In short, tomorrow’s “leaders” nurture an ingrained hostility to the making of decisions. As I said earlier, their opposition to this war, isn’t so much opposition to the war itself or the decision that produced it, but to making of the decision. They chafe at the production of reasoned inferences by the channeling empirically known facts through a logical thinking process. They don’t like doing it, and they hate to see anybody else doing it. And they approve of strategies and commands and rules, only when said strategies, commands and rules are purely arbitrary — produced by something other than those reasoned inferences or empirically known facts.
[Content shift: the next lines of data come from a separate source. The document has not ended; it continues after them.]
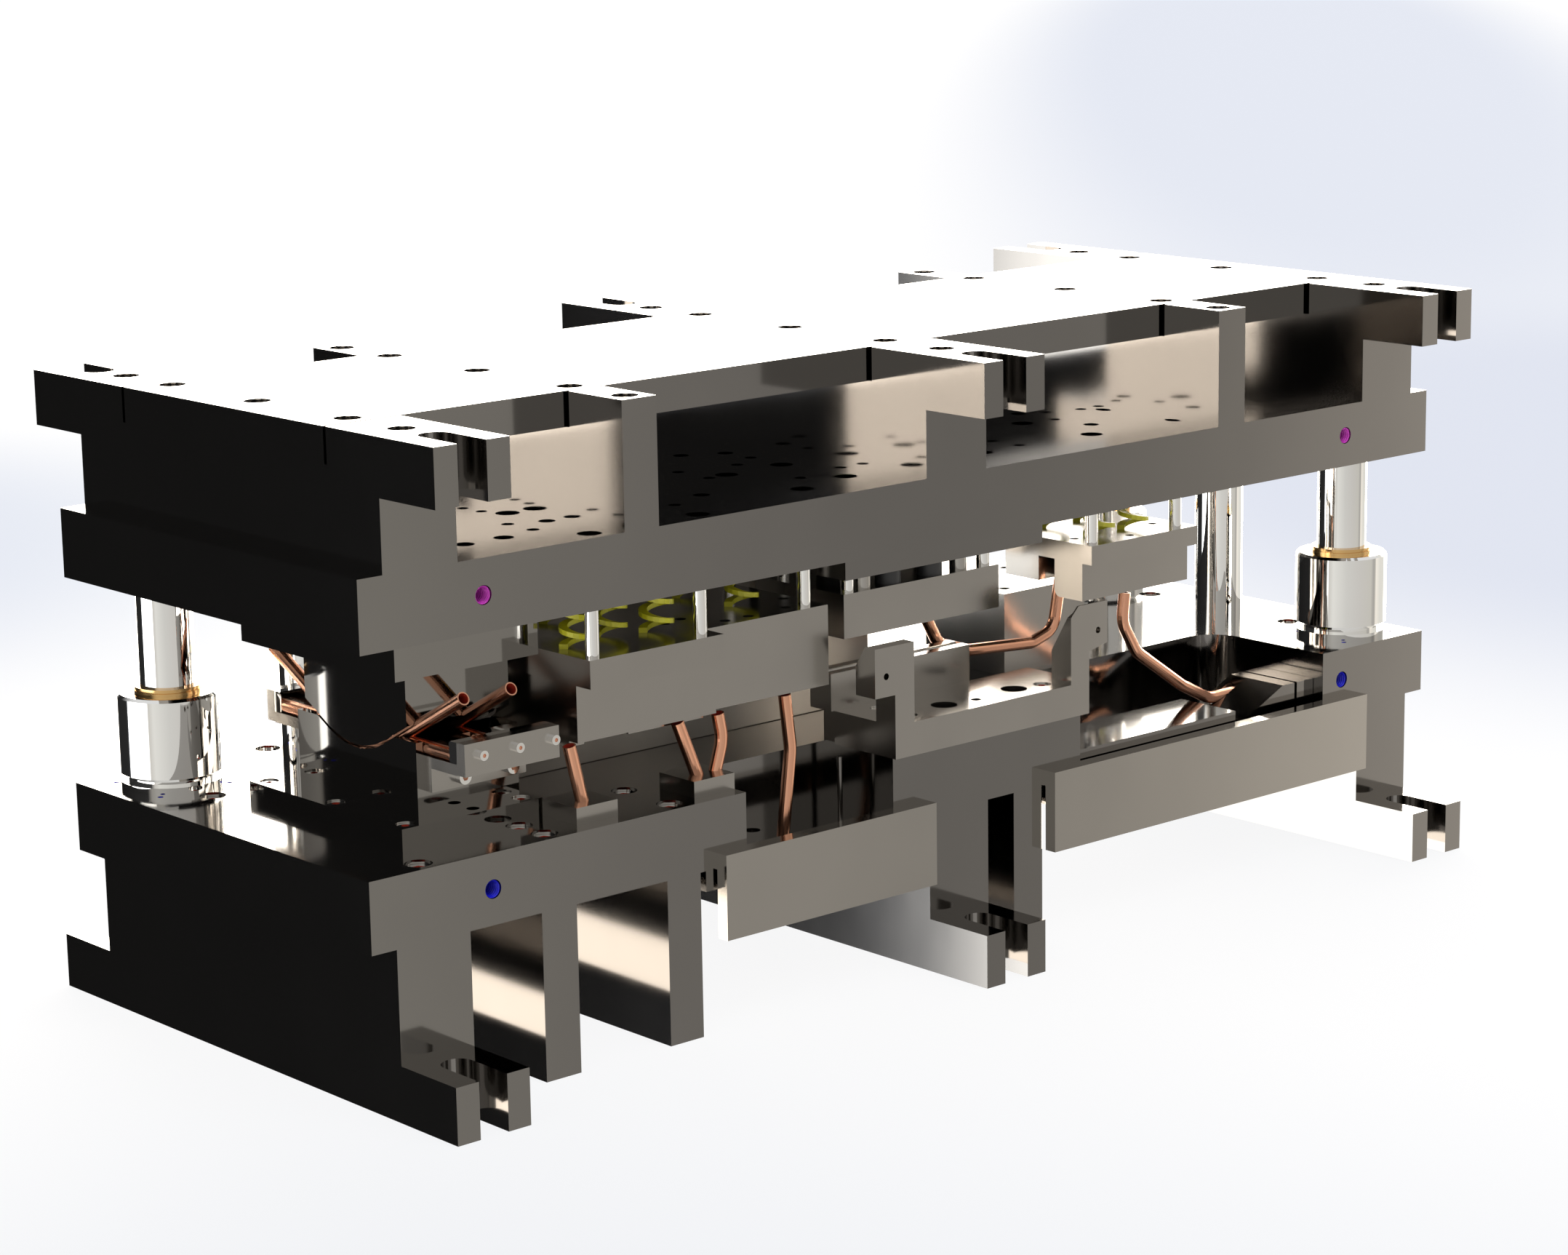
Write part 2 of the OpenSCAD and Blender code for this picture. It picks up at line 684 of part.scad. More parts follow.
// Bars that the tube ends stop against, on the bracket's shelf
module tube_stops() {
  far = bracket_reach - bracket_t;
  color(bright) difference() {
    for (side = [-1, 1]) along_x(bracket_x)
      polygon([for (p = [[far, flange_top], [far, stop_top], [far - stop_t + 1.5, stop_top],
        [far - stop_t, stop_top - 1.5], [far - stop_t, flange_top + 1.5],
        [far - stop_t + 1.5, flange_top]]) [bend_y + side * p[0], p[1]]]);
    for (side = [-1, 1], x = bracket_screw_xs)
      translate([x, bend_y + side * (far - 6), bracket_screw_z]) rotate([-90 * side, 0, 0])
        cylinder(h = 30, d = m4[0] + 2 * loose);
  }
}

module side_screw(kind, l) {
  rotate([-90, 0, 0]) socket_screw(kind, l, kind[2]);
}
module bracket_screws() {
  color(copper) for (side = [-1, 1]) {
    for (x = leg_screw_xs)
      translate([x, bend_y + side * (bend_block_l / 2 + 8.5), leg_screw_z])
        mirror([0, side > 0 ? 0 : 1, 0]) side_screw(m6, 20);
    for (x = bracket_screw_xs)
      translate([x, bend_y + side * bracket_reach, bracket_screw_z])
        mirror([0, side > 0 ? 0 : 1, 0]) side_screw(m4, 14);
  }
}

// Copper tubes with a V bend and a level branch at each side
module bend_tube(x) {
  bent_tube(bend_path(x, bend_reach), bend_r, [1, 0, 0]);
  start = (z_branch - z_corner) / tan(bend_angle);
  for (side = [-1, 1])
    translate([x, bend_y + side * start, z_branch]) rotate([-90 * side, 0, 0])
      cylinder(h = branch_reach - start, r = tube_r, $fn = 20);
}
module bend_tubes() color(copper) for (x = bend_tube_xs) bend_tube(x);

// Insert blocks and the tubes that stand in them
module insert_blocks() {
  color(steel) for (s = insert_sites)
    box([s[0], s[1]], [s[2], s[2] + insert_l], [z_deck, z_deck + insert_h]);
}

// Tube that stands on a flat face at z: the path starts below and is cut level
module standing_tube(path, r, z, side) {
  difference() {
    bent_tube(path, r, side);
    box([path[0][0] - 40, path[0][0] + 40], [path[0][1] - 40, path[0][1] + 40], [z - 40, z]);
  }
}
z_insert = z_deck + insert_h;
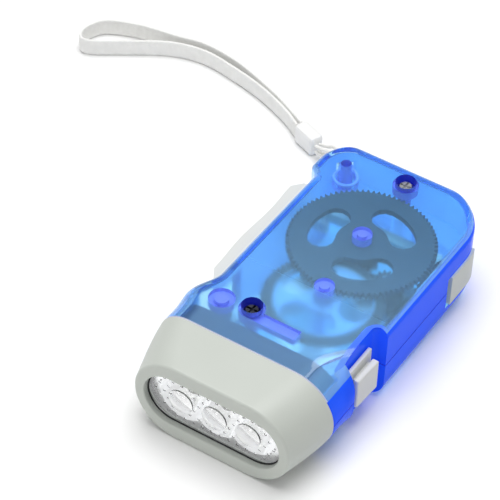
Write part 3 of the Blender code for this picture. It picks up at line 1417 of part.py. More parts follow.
def make_switch():
    front = switch_front_y()
    inner_x = POCKET_X + GAP
    plate_x = inner_x + SWITCH_PLATE
    slider = box(
        "switch_slider",
        (inner_x, front, SWITCH_PLATE_BOTTOM_Z),
        (plate_x, front + SWITCH_PLATE_LENGTH, SWITCH_PLATE_TOP_Z),
        "grey_plastic",
    )
    block_y = front + SWITCH_BLOCK_START
    outline = (
        (plate_x - SINK, block_y),
        (plate_x + SWITCH_BLOCK_FRONT, block_y),
        (plate_x + SWITCH_BLOCK_REAR, block_y + SWITCH_BLOCK_LENGTH),
        (plate_x - SINK, block_y + SWITCH_BLOCK_LENGTH),
    )
    block = prism("switch_block", outline, SWITCH_BLOCK_BOTTOM_Z, SWITCH_BLOCK_TOP_Z)
    stem_y = front + SWITCH_STEM_FROM_FRONT
    stem = box(
        "switch_stem",
        (inner_x - SWITCH_STEM_REACH, stem_y, PARTING_Z - SWITCH_STEM_HEIGHT / 2),
        (inner_x + SINK, stem_y + SWITCH_STEM, PARTING_Z + SWITCH_STEM_HEIGHT / 2),
    )
    fuse(slider, block, stem)
    board_x = inner_x - SWITCH_STEM_REACH - GAP
    middle = stem_y + SWITCH_STEM / 2
    box(
        "switch_board",
        (board_x - SWITCH_BOARD, middle - SWITCH_BOARD_LENGTH / 2, FLOOR_Z + GAP),
        (board_x, middle + SWITCH_BOARD_LENGTH / 2, FLOOR_Z + GAP + SWITCH_BOARD_HEIGHT),
        "board",
    )


def make_lock():
    outer = HALF_WIDTH + LOCK_BUTTON_PROUD
    inner = outer - LOCK_BUTTON_THICKNESS
    corner = Vector((HALF_WIDTH - TAIL_RIGHT_RADIUS, TAIL_Y - TAIL_RIGHT_RADIUS, 0))
    start = lock_button_y()
    steps = 6
    outline = [(inner, start), (outer, start)]
    outline += arc(corner, outer - corner.x, 0, LOCK_BUTTON_ARC, steps)
    outline += arc(corner, inner - corner.x, LOCK_BUTTON_ARC, 0, steps)
    lock = prism(
        "lock_slider", outline, LOCK_BUTTON_BOTTOM_Z, LOCK_BUTTON_TOP_Z, "grey_plastic"
    )
    bar_y = lock_bar_y()
    tooth_high_x = CATCH_PIN_X - CATCH_PIN_RADIUS - GAP
    tooth_low_x = tooth_high_x - LOCK_TOOTH_WIDTH
    bar = box(
        "lock_bar",
        (tooth_low_x, bar_y, CATCH_BOTTOM_Z),
        (inner + SINK, bar_y + LOCK_BAR_DEPTH, CATCH_TOP_Z),
    )
    tooth = box(
        "lock_tooth",
        (tooth_low_x, bar_y - LOCK_TOOTH_LENGTH, CATCH_BOTTOM_Z),
        (tooth_high_x, bar_y + SINK, CATCH_TOP_Z),
    )
    fuse(lock, bar, tooth)


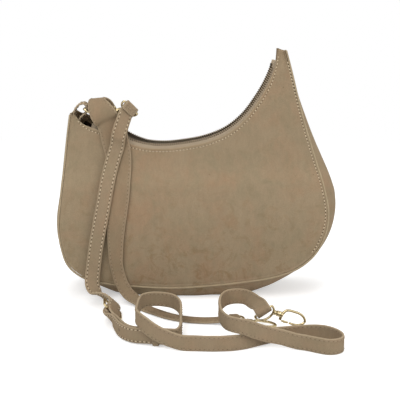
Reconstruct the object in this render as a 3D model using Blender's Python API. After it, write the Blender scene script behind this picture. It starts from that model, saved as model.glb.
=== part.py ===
import math
import bpy
import bmesh
import numpy as np

for old in list(bpy.data.objects):
    bpy.data.objects.remove(old, do_unlink=True)

# Sizes in metres. X runs to the right, Y away from the front, Z up, floor at zero.

# Body
PANEL_WIDTH = 0.300
PANEL_HEIGHT = 0.275
HALF_DEPTH = 0.040
PANEL_THICKNESS = 0.0016
LINING_THICKNESS = 0.0008
SEAM_GAP = 0.0004
GUSSET_BULGE = 0.030
PIPING_RADIUS = 0.0011
LINING_DROP = 0.0075
LINING_GAP = 0.0017

# Zip
TAPE_THICKNESS = 0.0007
TAPE_HEM = 0.005
TAPE_RISE = 0.003
TAPE_LEAN = 0.0035
TOOTH_WIDTH = 0.0026
TOOTH_HEIGHT = 0.0013
SLIDER_LENGTH = 0.0120
SLIDER_WIDTH = 0.0084
SLIDER_HEIGHT = 0.0030
SLIDER_BRIDGE_HEIGHT = 0.0037
SLIDER_BRIDGE_THICKNESS = 0.0011
SLIDER_BRIDGE_WIDTH = 0.0022
PULL_LENGTH = 0.0082
PULL_WIDTH = 0.0064
PULL_WIRE_RADIUS = 0.0006
STOP_LENGTH = 0.0030
CHAIN_CLEARANCE = 0.0005

# Straps
STRAP_WIDTH = 0.016
STRAP_THICKNESS = 0.0024
SHOULDER_STRAP_WIDTH = 0.030
STRAP_GAP = 0.0010
LAYER_GAP = 0.0004
FLOOR_GAP = 0.0003
LAP_LENGTH = 0.008
LAP_RUN = 0.012
LAP_CLOSE_RUN = 0.007
STRAP_STEP = 0.0055

# Tabs and D-rings
TAB_WIDTH = 0.016
TAB_THICKNESS = 0.0016
RING_WIRE_RADIUS = 0.00125
RING_CLEARANCE = 0.0025
RING_HALF_WIDTH = TAB_WIDTH / 2 + RING_CLEARANCE
RING_DEPTH = 0.0195
RIGHT_TAB_WIDTH = 0.0100
RIGHT_TAB_LENGTH = 0.016
RIGHT_RING_CLEARANCE = 0.0035
RIGHT_RING_HALF_WIDTH = RIGHT_TAB_WIDTH / 2 + RIGHT_RING_CLEARANCE
RIGHT_RING_DEPTH = 0.015

# Swivel hooks
HOOK_LENGTH = 0.0435
HOOK_HALF_WIDTH = 0.0062
HOOK_WIRE_RADIUS = 0.0013
EYE_CLEARANCE = 0.0021
EYE_HALF_WIDTH = STRAP_WIDTH / 2 + EYE_CLEARANCE
EYE_DEPTH = 0.0090
EYE_WIRE_RADIUS = 0.00115
BARREL_RADIUS = 0.0029
BARREL_LENGTH = 0.0068
POST_RADIUS = 0.0013
POST_HEAD_RADIUS = 0.0019
POST_HEAD_LENGTH = 0.0010
BORE_LENGTH = 0.0012
BARREL_CHAMFER = 0.0006
POST_NECK = 0.0016
METAL_GAP = 0.0004

# Buckle and keeper
BUCKLE_CLEARANCE = 0.0035
BUCKLE_HALF_WIDTH = STRAP_WIDTH / 2 + BUCKLE_CLEARANCE
BUCKLE_HALF_LENGTH = 0.0085
BUCKLE_WIRE_RADIUS = 0.0015
PRONG_RADIUS = 0.0011
PRONG_CLEARANCE = 0.0006
HOLE_RADIUS = 0.0015
HOLE_PITCH = 0.025
KEEPER_LENGTH = 0.006
KEEPER_THICKNESS = 0.0010

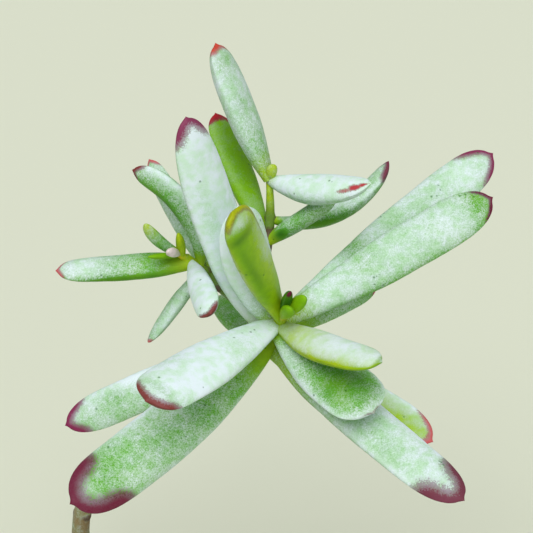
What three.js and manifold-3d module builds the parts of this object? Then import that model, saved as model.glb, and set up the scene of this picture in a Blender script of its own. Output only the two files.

To produce a thing-to-do from an inference, or an inference from a fact, is just a big step backward as far as they’re concerned.
They don’t like doin’ it. They’re offended when anybody else does it. Through the swelling ranks of the Castrati, a devastating assault is being mounted against what we speak of when we use the word “leadership.” There may be reasons to believe leadership will withstand this assault, but I don’t see any.
And in my lifetime, those who hate deciding things, and hate people who decide things, will in fact decide everything that matters.
Something to worry about? Form your own opinion. I’ve formed mine.
Update 5/11/06: Van Der Leun has his own blog, upon which I failed to stumble at the time I was assembling the links for this post. Pretty good stuff, deserving of a direct-link somewhere, so there ya go. I’ll put it in the sidebar when I get a minute.
Thing I Know #30. A lot of people who crusade against absolutes, employ absolutes quite frequently, especially while crusading against absolutes.
Thing I Know #31. He who does a noble, brave, heroic thing, tends to draw a seething hatred from he who could have done the noble, brave, heroic thing — but chose not to.